Sue Scott: Almost six o'clock, Trent. Time to lock up.
Tom Keith (TEEN): Yes, ma'am.
SS: A shame, but due to cutbacks by illiterate goombas on the city council, we're forced to reduce our hours. So lock the doors, Trent. I'll turn out the lights.
TK (TEEN): Yes, ma'am. (WOMAN'S FOOTSTEPS AND STOP)
SS: The library is closed now, Mr. Foote. You'll have to pack up now and go.
TR (OLD): Oh really? But I just got here
SS: Time flies when you're engrossed in a subject like the Civil War
TR (OLD): Couldn't I have just five more minutes?
SS: We open at nine tomorrow morning, Mr. Foote. I'll see you then. (FOOTSTEPS AND STOP) Yes, Trent? What is it?
TK (TEEN): There's somebody in the subbasement, Miss Harrison. I heard footsteps down there. And voices.
SS: Oh nonsense, Trent you've been smoking those cigarettes again, haven't you.
TK (TEEN): Honest I heard someone. We better call the police.
SS: Fiddlesticks. I'll go see for myself. (FOOTSTEPS ON STAIRS) Before the budget cutbacks, we used to be able to afford qualified help too poor Trent loyal but he doesn't have the brains of a pop-up toaster (FOOTSTEPS CONTINUE, DESCENDING) nobody here on level A I'll check B (FOOTSTEPS CONTINUE) Nobody on B, let's see about C (FOOTSTEPS CONTINUE) Budget cutbacks meant we had to put in 40-watt bulbs too (FOOTSTEPS) Pretty dim down here (FOOTSTEPS) Well, D is clear that just leaves E (FOOTSTEPS AND STOP) Okay, who's there? Is somebody hiding behind the stacks? Don't make me come and get you. (PAUSE, THEN A FEW FOOTSTEPS) I can hear you. Come out. Now. (SCRAPE OF FEET SHUFFLING, OFF) Come out here. Let me see you. (SCRAPE OF FEET) Well, for heaven's sakes. Robert Louis Stevenson what are you doing?

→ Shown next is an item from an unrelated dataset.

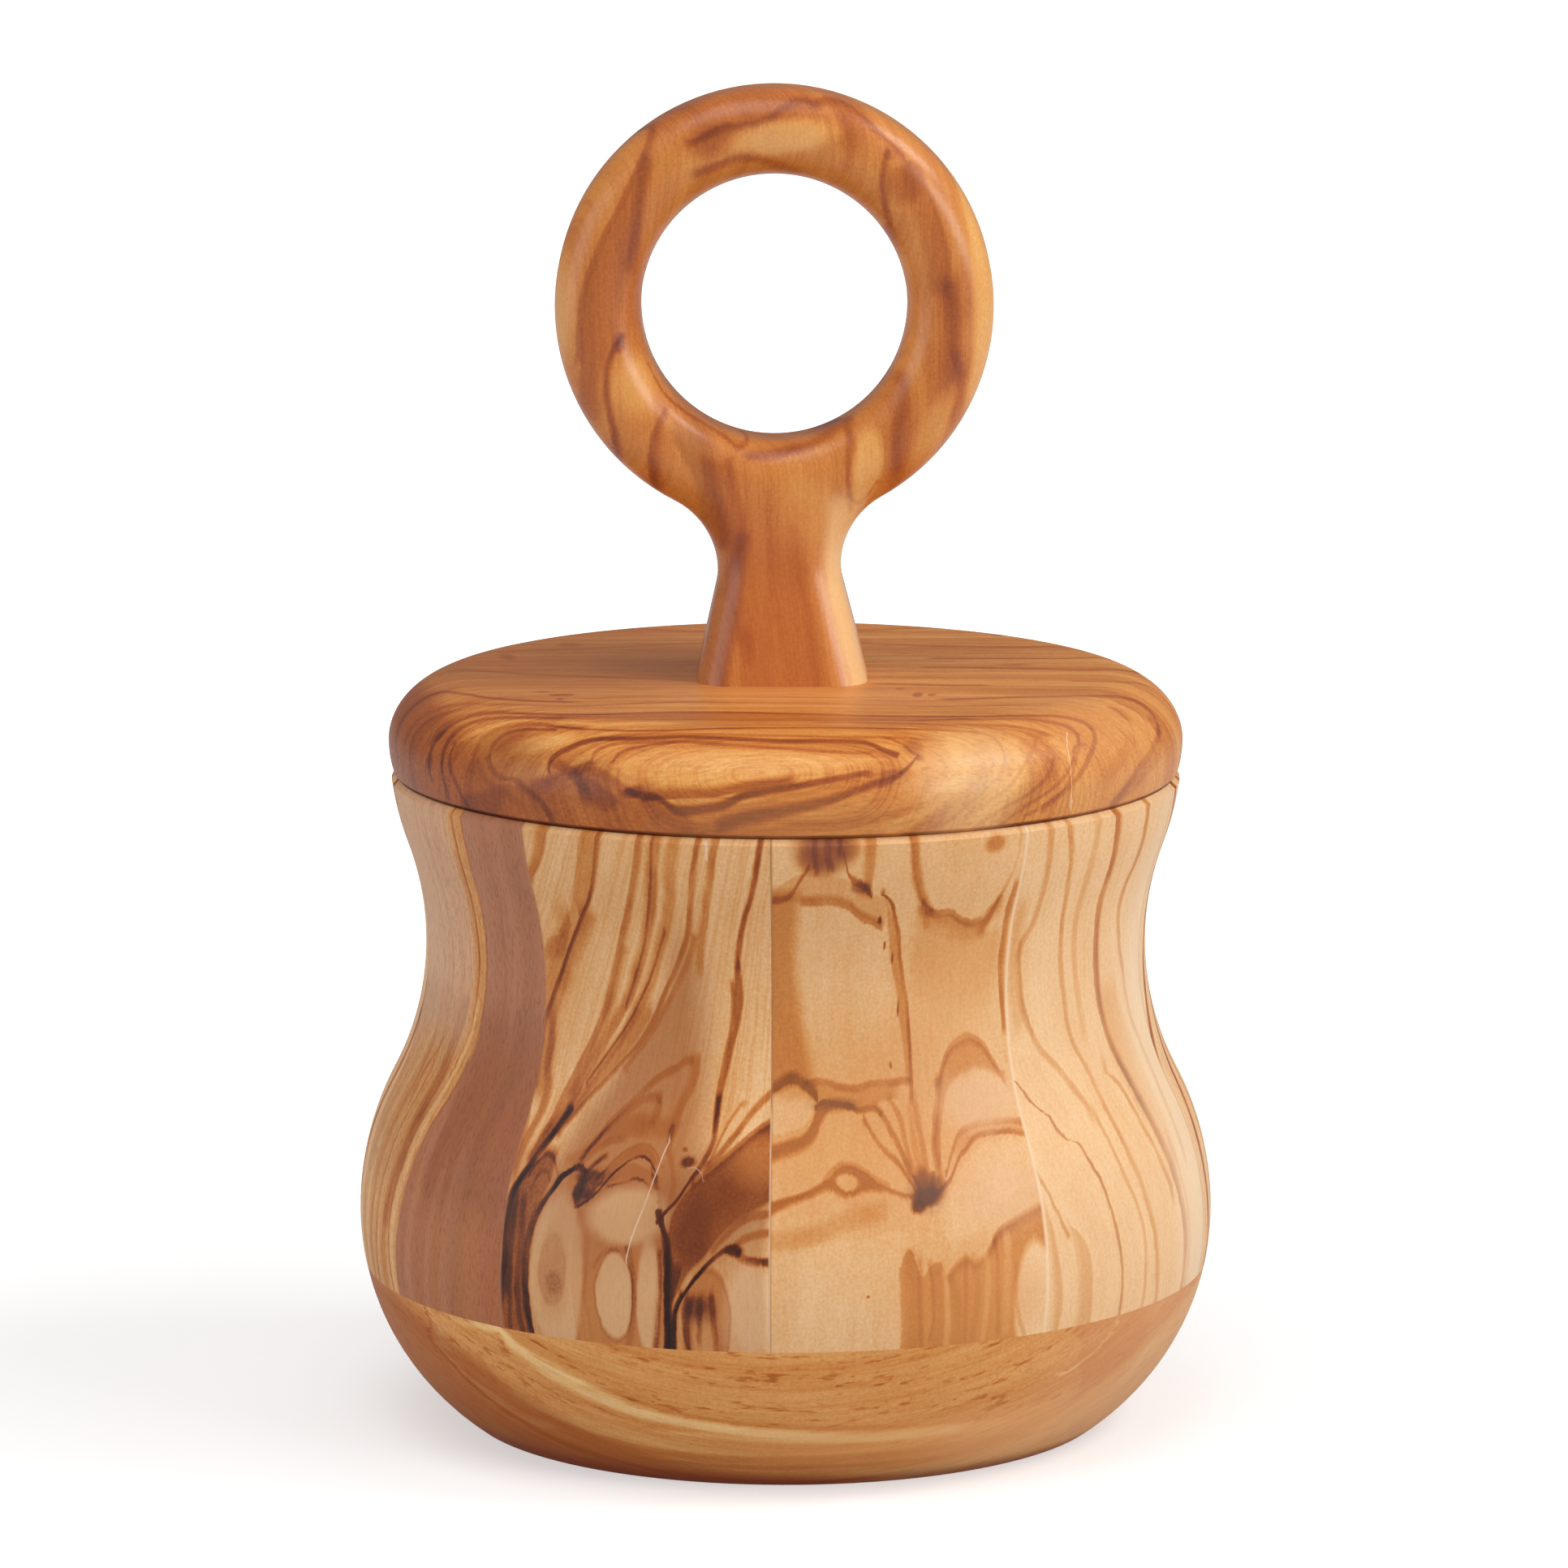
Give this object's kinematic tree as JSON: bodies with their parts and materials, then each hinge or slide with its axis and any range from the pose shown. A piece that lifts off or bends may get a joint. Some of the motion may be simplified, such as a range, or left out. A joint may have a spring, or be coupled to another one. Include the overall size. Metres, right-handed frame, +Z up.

TR (LIGHT SCOTTISH): I'm moving some of my books from storage up to the reading room where people can read them.
SS: Mr. Stevenson why?
TR (LIGHT SCOTTISH): I want to be read! That's why.
SS: People read you. We have several copies of "Treasure Island" upstairs
TR (LIGHT SCOTTISH): It's the abridged edition. Abridged!
SS: It's what people want.
TR (LIGHT SCOTTISH): It's not what I wrote. And what about "Dr. Jekyll and Mr. Hyde"?
SS: It was made into a movie. Several of them.
TR (LIGHT SCOTTISH): Terrible movies.
SS: Mr. Stevenson I sympathize, I really do, but life moves on. Who is this?
Garrison Keillor: I'm a historian. Simms. James Frankfort Simms.
SS: I never heard of you
GK: I know. I died in 1959. The Times didn't even print an obituary.
SS: What did you write, Mr. Simms?
GK: I wrote a definitive six-volume history of American missionary work in China from 1814-1926.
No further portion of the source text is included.